Written request:
Restate word for word the lines beginning at the one that contains "# Rest on the" and ending at the one that contains "if empty is"; include both and nothing else.

Information provided:
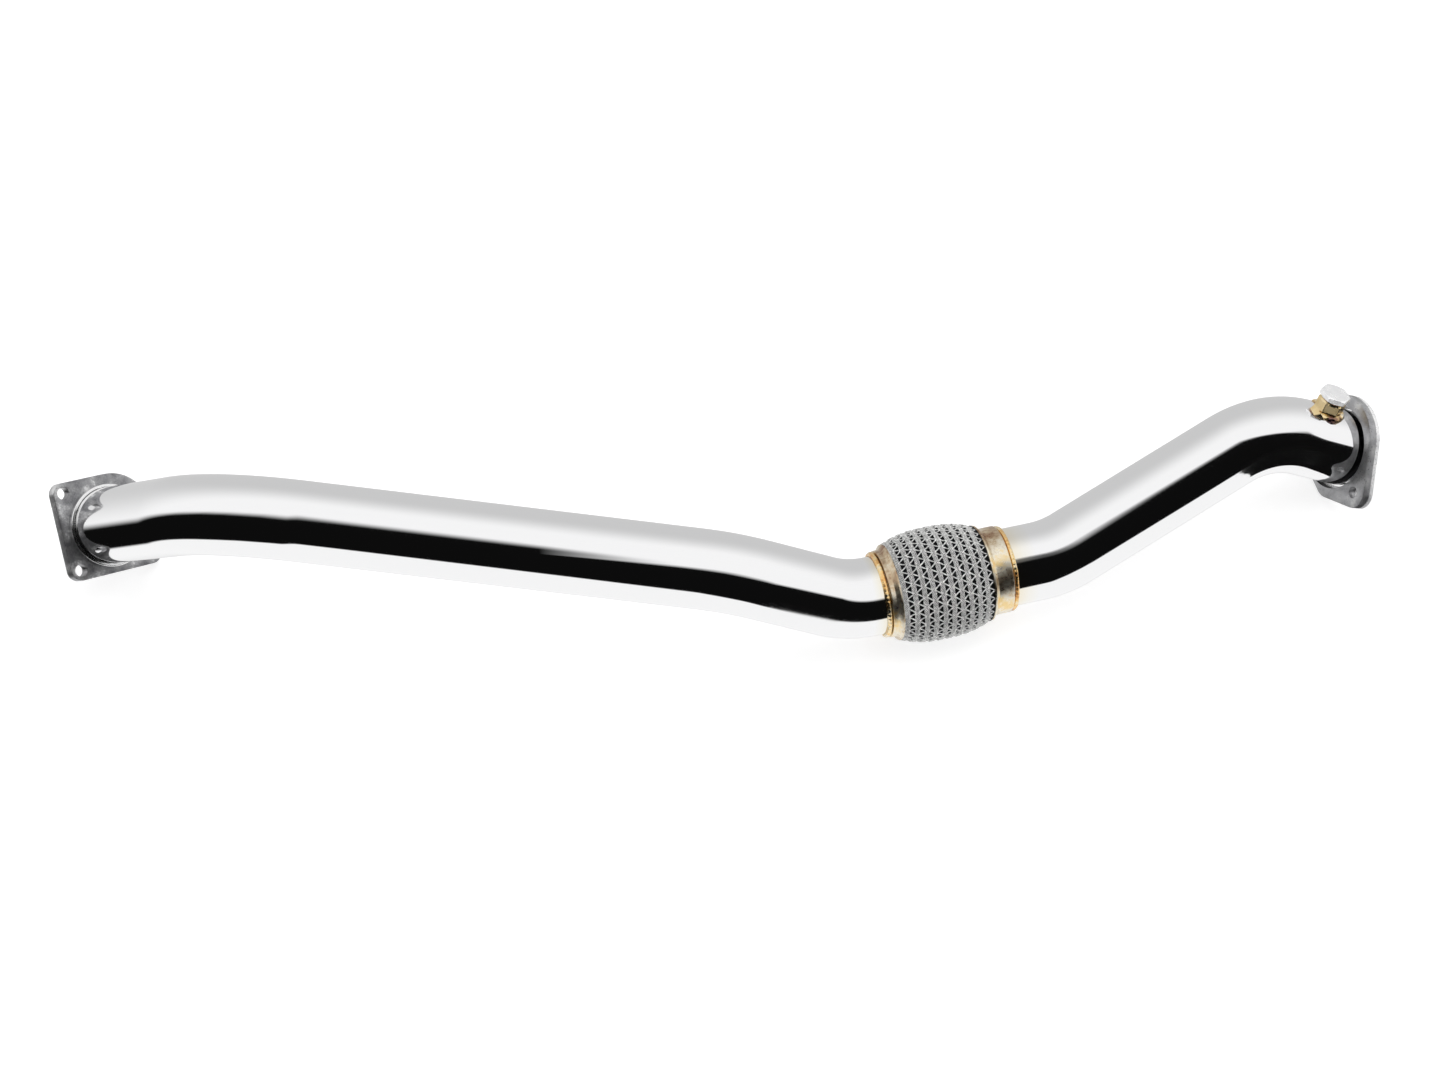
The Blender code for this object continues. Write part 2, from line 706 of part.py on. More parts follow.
# The bead follows the pipe's axis to where the trimmed end lies
slide = trim_height * math.tan(math.radians(TURBO_PLATE_TILT))
turbo_weld_frame = plate_frame @ Matrix.Translation((0, slide, trim_height))
turbo_weld = turned_mesh(flange_weld_profile(), ROUND_SIDES)
add_piece("turbo_flange_weld", turbo_weld, turbo_weld_frame, straw)

# Sensor bung, leaning back from the plate
bung_station = turbo_face.ahead(-BUNG_FROM_FLANGE).turned(BUNG_TURN)
bung_axis = bung_station.matrix() @ Matrix.Rotation(math.radians(90 + BUNG_LEAN), 4, "Y")
bung_top = PIPE_RADIUS + BUNG_HEIGHT
saddle = tube_mesh(turbo_line, PIPE_RADIUS + SEAT_GAP, capped=True)
saddle_cutter = add_cutter("bung_saddle", saddle, Matrix.Identity(4))
bung_low = PIPE_RADIUS - BUNG_ROOT_DEPTH
bung_hexagon = hex_mesh(BUNG_ACROSS_FLATS, bung_low, bung_top, BUNG_HEXAGON_TURN)
bung = add_piece("sensor_bung", bung_hexagon, bung_axis, gold)
cut(bung, saddle_cutter)
thread = rod_mesh(BUNG_THREAD_DIAMETER / 2, 0.0, 2 * bung_top, 20)
thread_cutter = add_cutter("bung_thread", thread, bung_axis)
cut(bung, thread_cutter)
cut(turbo_pipe, thread_cutter)

# The weld fills in round the hexagon and thins out over the pipe
corner = BUNG_ACROSS_FLATS / math.sqrt(3)
weld_outer = corner + BUNG_WELD_WIDTH
weld_shoulder = corner + BUNG_WELD_WIDTH * BUNG_WELD_SHOULDER
bung_bead = [
    (BUNG_THREAD_DIAMETER / 2, PIPE_RADIUS + BUNG_WELD_HEIGHT),
    (corner, PIPE_RADIUS + BUNG_WELD_HEIGHT),
    (weld_shoulder, PIPE_RADIUS + BUNG_WELD_HEIGHT / 2),
    (weld_outer, PIPE_RADIUS - BUNG_WELD_WIDTH),
    (weld_outer, bung_low),
    (BUNG_THREAD_DIAMETER / 2, bung_low),
]
bung_weld = add_piece("bung_weld", turned_mesh(bung_bead, 20), bung_axis, straw)
cut(bung_weld, saddle_cutter)
weld_socket = hex_mesh(BUNG_ACROSS_FLATS + 2 * SEAT_GAP, 0.0, bung_top, BUNG_HEXAGON_TURN)
cut(bung_weld, add_cutter("bung_weld_socket", weld_socket, bung_axis))

gasket = [
    (BUNG_THREAD_DIAMETER / 2 + GASKET_WALL, bung_top + SEAT_GAP + GASKET_THICKNESS),
    (BUNG_THREAD_DIAMETER / 2 + GASKET_WALL, bung_top + SEAT_GAP),
    (BUNG_THREAD_DIAMETER / 2, bung_top + SEAT_GAP),
    (BUNG_THREAD_DIAMETER / 2, bung_top + SEAT_GAP + GASKET_THICKNESS),
]
add_piece("plug_gasket", turned_mesh(gasket, 20), bung_axis, copper)
plug_seat = bung_top + GASKET_THICKNESS + 2 * SEAT_GAP
head_top = plug_seat + PLUG_HEAD_HEIGHT
head = hex_mesh(PLUG_ACROSS_FLATS, plug_seat, head_top, PLUG_HEXAGON_TURN)
plug = add_piece("bung_plug", head, bung_axis, plated)
shank_radius = BUNG_THREAD_DIAMETER / 2 - SEAT_GAP
shank = rod_mesh(shank_radius, plug_seat - PLUG_SHANK_LENGTH, plug_seat + PLUG_HEAD_HEIGHT / 2, 20)
crown_radius = PLUG_ACROSS_FLATS / 2 - PLUG_CROWN_LAND
crown_reach = PLUG_ACROSS_FLATS
crown_drop = (crown_reach - crown_radius) * math.tan(math.radians(PLUG_CROWN_SLOPE))
crown = [
    (crown_radius, head_top),
    (crown_radius, head_top + PLUG_HEAD_HEIGHT),
    (crown_reach, head_top + PLUG_HEAD_HEIGHT),
    (crown_reach, head_top - crown_drop),
]
cut(plug, add_cutter("plug_crown", turned_mesh(crown, 32), bung_axis))
join(plug, add_cutter("plug_shank", shank, bung_axis))

# Rest on the floor, with the box centred over the origin
lie.rotation_euler = [math.radians(turn) for turn in LIE_TURNS]
rest_on_floor()
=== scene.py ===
# %% [markdown]
# # A turbo downpipe on a white table
#
# The part is a bent exhaust pipe, polished like a mirror, with a knitted flexible joint,
# a square plate at its left end, an eared plate at its right end and a plugged sensor boss.
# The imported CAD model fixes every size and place. This notebook keeps those places and
# gives each piece the smoothness, the wires and the finish that the photograph shows.
# All sizes are in metres and all angles in degrees.

import math

import bmesh
import bpy
from mathutils import Matrix, Vector
from mathutils.geometry import convex_hull_2d


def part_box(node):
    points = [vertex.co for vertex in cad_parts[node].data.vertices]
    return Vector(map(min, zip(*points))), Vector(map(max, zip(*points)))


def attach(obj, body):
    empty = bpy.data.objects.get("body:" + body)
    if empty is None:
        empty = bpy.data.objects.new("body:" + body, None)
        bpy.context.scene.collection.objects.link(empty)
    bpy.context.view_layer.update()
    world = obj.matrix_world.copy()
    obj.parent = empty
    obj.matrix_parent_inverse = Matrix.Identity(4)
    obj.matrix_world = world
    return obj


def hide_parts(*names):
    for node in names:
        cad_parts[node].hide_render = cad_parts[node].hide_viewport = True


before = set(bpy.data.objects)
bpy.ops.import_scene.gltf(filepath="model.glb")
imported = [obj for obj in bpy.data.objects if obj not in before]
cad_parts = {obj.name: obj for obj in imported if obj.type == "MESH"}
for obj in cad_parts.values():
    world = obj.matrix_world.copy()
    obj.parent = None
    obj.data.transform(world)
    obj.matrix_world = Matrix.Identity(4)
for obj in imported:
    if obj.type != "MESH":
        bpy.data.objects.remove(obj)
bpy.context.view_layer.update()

# %% [markdown]
# ## The route of the pipe
#
# The real tubes are bent cold round a former. A tube bender needs three things for each
# bend: how far the plane of the bend turns about the tube, the radius of the centreline
# and the angle. A hand-drawn curve would also do for a render, but a bend list keeps each
# bend a true arc, and the other pieces can be set on its stations.

# %% The bend lists of both tubes
PIPE_RADIUS = 0.03175
PIPE_WALL = 0.0015

# A run has a length. A bend has the turn of its plane, its radius and its angle.
OUTLET_ROUTE = (
    ("run", 0.1229),
    ("bend", 0.0, 0.1270, 55.4),
    ("run", 0.3088),
    ("bend", -9.3, 0.1270, 22.0),
    ("run", 0.0604),
    ("bend", 137.4, 0.0794, 29.0),
    ("run", 0.0079),
)
TURBO_ROUTE = (
    ("run", 0.0308),
    ("bend", -39.0, 0.0952, 19.0),
    ("run", 0.1567),
    ("bend", -150.2, 0.0952, 43.0),
    ("run", 0.0388),
)
print("bends", sum(step[0] == "bend" for step in OUTLET_ROUTE + TURBO_ROUTE))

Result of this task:
# Rest on the floor, with the box centred over the origin
lie.rotation_euler = [math.radians(turn) for turn in LIE_TURNS]
rest_on_floor()
=== scene.py ===
# %% [markdown]
# # A turbo downpipe on a white table
#
# The part is a bent exhaust pipe, polished like a mirror, with a knitted flexible joint,
# a square plate at its left end, an eared plate at its right end and a plugged sensor boss.
# The imported CAD model fixes every size and place. This notebook keeps those places and
# gives each piece the smoothness, the wires and the finish that the photograph shows.
# All sizes are in metres and all angles in degrees.

import math

import bmesh
import bpy
from mathutils import Matrix, Vector
from mathutils.geometry import convex_hull_2d


def part_box(node):
    points = [vertex.co for vertex in cad_parts[node].data.vertices]
    return Vector(map(min, zip(*points))), Vector(map(max, zip(*points)))


def attach(obj, body):
    empty = bpy.data.objects.get("body:" + body)
    if empty is None:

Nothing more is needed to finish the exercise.